The Pankhursts were the leading figures in the movement. There was the widowed Mrs. Emmeline Pankhurst (1858-1928) and her three daughters Sylvia, Christabel and Adela. In 1910 Mrs. Pankhurst met (the future Dame) Ethel Smyth (1858-1944), who became quite smitten by her. A close friendship developed and it is known that they shared a bed at times (I want to avoid using the phrase “slept with” because of its modern sexual connotation – people often shared beds with people of the same gender with no sexual intent). Even though we are sure Ethel Smyth was lesbian there’s nothing to suggest Mrs. Pankhurst was. However, the bisexual writer Virginia Woolf believed they were lovers, and Hilary McCollum says Mrs. Pankhurst was “likely” to have been a lesbian. I’m yet to be convinced.
As for Mrs. Pankhurst’s daughters there’s more evidence that one of them, (again, the future Dame) Christabel Pankhurst (1880-1958), had relationships with several women. She was one of the most active and militant of suffragettes. She was also very anti-working class, believing that the suffrage movement should not be used to support any other cause effecting working class women. Yet her strongest relationship was with a working class woman called Annie Kenney (1879-1953).
Christabel and Annie were arrested and impriosned after disrupting a political meeting in 1905. They unfurled a banner bearing the words “Votes for Women” and heckled the speakers, who included Winston Churchill. Mrs. Emmeline Pankhurst said that “it was the beginning of a campaign the like of which was never known in England”. Christabel was one of the first women to stand for parliament in the 1918 general election. She was defeated by the Labour Party candidate by only 775 votes.
A leading source of information regarding the close or sexual relationships of the suffragettes come from the diaries of Mary Blathwayt (1879-1961). Those diaries, which Mary wrote between 1908 and 1913, was studied by Prof. Martin Pugh of Liverpool John Moores University for a biography of the Pankhurst family. He suggested that Mary Blathwayt was Emmeline Pankhurst’s sexual partner before Annie Kenney. Mary Blathwayt had the support of her parents. They opened their stately home to any suffragette who needed accommodation. Though this soon stopped when some suffragettes assaulted the Prime Minister.
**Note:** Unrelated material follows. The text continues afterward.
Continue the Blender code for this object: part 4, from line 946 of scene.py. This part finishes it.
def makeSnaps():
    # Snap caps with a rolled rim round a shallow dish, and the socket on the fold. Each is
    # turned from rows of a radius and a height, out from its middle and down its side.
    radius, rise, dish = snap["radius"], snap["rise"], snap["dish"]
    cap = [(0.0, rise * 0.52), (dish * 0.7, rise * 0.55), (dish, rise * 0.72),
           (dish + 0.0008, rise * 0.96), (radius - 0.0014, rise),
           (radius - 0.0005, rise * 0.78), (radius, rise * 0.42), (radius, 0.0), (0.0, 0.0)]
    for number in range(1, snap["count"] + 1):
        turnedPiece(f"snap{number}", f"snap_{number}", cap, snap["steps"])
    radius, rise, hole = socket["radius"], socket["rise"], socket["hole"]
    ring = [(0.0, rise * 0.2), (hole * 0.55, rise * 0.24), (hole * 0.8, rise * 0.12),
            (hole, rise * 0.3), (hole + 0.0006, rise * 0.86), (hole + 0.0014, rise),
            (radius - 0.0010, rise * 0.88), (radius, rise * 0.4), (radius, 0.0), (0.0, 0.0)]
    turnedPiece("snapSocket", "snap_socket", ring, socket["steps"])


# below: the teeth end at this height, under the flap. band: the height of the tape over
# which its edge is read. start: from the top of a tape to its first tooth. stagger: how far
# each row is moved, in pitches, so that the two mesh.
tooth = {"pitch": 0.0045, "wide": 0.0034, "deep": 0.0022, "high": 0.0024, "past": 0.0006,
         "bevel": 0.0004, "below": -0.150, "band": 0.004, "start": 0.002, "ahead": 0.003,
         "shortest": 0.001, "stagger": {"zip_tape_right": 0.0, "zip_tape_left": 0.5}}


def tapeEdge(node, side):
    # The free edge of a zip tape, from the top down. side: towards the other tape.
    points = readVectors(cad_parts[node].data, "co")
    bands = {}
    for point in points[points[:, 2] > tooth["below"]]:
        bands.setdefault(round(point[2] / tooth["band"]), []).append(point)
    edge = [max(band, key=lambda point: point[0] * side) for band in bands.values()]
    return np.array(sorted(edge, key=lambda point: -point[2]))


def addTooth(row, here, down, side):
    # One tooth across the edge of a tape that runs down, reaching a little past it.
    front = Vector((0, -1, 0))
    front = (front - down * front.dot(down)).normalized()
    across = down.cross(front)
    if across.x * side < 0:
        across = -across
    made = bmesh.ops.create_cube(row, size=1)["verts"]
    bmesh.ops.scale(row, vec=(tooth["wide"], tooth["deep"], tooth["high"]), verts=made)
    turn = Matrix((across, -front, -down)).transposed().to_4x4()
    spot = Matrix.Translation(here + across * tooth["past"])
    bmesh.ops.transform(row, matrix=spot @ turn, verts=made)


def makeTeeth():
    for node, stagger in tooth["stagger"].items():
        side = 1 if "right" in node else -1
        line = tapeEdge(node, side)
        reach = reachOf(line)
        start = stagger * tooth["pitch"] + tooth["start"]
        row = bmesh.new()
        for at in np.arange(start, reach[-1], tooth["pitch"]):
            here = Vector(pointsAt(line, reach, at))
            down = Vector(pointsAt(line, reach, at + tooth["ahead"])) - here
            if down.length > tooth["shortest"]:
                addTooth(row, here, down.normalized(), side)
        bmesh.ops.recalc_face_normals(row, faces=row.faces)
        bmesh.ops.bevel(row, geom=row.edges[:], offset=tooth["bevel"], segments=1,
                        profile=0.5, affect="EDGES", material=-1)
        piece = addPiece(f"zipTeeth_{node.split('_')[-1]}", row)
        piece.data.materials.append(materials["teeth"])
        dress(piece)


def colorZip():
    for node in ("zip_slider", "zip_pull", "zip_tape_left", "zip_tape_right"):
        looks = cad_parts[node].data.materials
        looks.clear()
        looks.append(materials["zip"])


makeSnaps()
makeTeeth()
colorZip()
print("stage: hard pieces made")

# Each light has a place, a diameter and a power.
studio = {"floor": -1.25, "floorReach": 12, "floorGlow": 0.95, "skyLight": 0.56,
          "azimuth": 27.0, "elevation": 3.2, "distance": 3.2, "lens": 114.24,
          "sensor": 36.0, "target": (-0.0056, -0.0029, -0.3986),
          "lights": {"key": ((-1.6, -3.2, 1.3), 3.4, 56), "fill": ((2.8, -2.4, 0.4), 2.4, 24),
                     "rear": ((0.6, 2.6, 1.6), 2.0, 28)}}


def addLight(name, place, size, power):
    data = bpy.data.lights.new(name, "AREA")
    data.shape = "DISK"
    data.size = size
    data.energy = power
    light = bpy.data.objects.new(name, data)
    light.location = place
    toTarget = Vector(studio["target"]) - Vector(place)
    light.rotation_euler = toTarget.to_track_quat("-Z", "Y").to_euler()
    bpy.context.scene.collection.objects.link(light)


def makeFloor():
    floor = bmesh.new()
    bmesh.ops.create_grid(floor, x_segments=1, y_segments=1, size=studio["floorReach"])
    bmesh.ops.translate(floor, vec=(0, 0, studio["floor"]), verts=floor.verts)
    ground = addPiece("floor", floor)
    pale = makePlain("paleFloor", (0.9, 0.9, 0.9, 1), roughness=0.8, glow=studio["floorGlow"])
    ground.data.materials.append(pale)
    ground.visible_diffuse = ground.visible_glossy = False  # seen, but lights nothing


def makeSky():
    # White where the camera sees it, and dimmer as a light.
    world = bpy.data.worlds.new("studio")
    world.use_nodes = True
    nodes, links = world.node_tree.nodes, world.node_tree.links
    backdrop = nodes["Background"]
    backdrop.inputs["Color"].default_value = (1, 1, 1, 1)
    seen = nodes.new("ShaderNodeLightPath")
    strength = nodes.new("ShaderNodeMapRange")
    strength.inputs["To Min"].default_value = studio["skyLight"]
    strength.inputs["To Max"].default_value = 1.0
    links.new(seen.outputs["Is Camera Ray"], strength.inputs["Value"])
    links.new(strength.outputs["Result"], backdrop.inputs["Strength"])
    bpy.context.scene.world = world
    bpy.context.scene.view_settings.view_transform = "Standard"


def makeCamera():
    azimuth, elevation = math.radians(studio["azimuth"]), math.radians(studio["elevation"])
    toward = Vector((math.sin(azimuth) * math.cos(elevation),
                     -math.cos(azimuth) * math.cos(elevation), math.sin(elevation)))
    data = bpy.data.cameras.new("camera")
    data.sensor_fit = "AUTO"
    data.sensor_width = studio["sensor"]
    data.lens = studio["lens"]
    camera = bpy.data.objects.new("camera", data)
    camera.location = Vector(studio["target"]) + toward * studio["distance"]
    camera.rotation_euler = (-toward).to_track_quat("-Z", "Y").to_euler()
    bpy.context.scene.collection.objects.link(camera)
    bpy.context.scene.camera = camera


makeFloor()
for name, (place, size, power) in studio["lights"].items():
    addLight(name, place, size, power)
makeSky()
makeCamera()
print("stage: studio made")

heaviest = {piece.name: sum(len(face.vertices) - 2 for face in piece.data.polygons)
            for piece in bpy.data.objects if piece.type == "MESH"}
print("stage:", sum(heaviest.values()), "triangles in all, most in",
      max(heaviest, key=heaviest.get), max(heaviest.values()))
Another lesbian suffragette whose family disapproved of her belief was Mary Sophia Allen (1878-1964). In 1908 she left home after an argument over women’s suffrage and joined the Pankhursts. Mary Sophia was an active protestor and was imprisoned several times. She became more famous as being one of the founders of the women’s police force with her partner Margaret Damer Dawson.
Apart from the Pankhursts the suffragette British people may have known about is the woman killed by throwing herself in front of the king’s horse at the Derbys races in 1913. She was Emily Wilding Davison (1872-1913). Again, Hilary McCollum says that any positive evidence of her sexuality is circumstantial and impossible to prove. Emily had a very close relationship with Mary Leigh (1885-?). Mary Leigh is credited with being the first to use an act of vandalism as a form of protest following the police brutality she witnessed at a suffragette gathering in Parliament Square. She went straight to 10 Downing Street and threw stones through the windows. In 1909 she and Emily Wilding Davison were arrested for disrupting a political meeting.
Hilary McCollum regards Emily’s and Mary’s relationship as almost certainly lesbian. Mary visited Emily at her deathbed. She also kept the suffragette flag which Emily had carried with her on that fateful day in 1913, and brought it with her every year when she visited Emily’s grave.
There are many more suffragettes whom Hilary McCollum and Prof. Martin Pugh list as lesbian, likely lesbian or lesbian-like. They include Lilian Lenton (1891-1972), Olive Bartels (1889-1978), and Grace Roe (1885-1979). Many of these and other suffragettes have been commemorated in recent years with plaques and statues, and several have received honours from the Crown for their contribution to female suffrage, including Christabel Pankhurst who was made a Dame in 1936.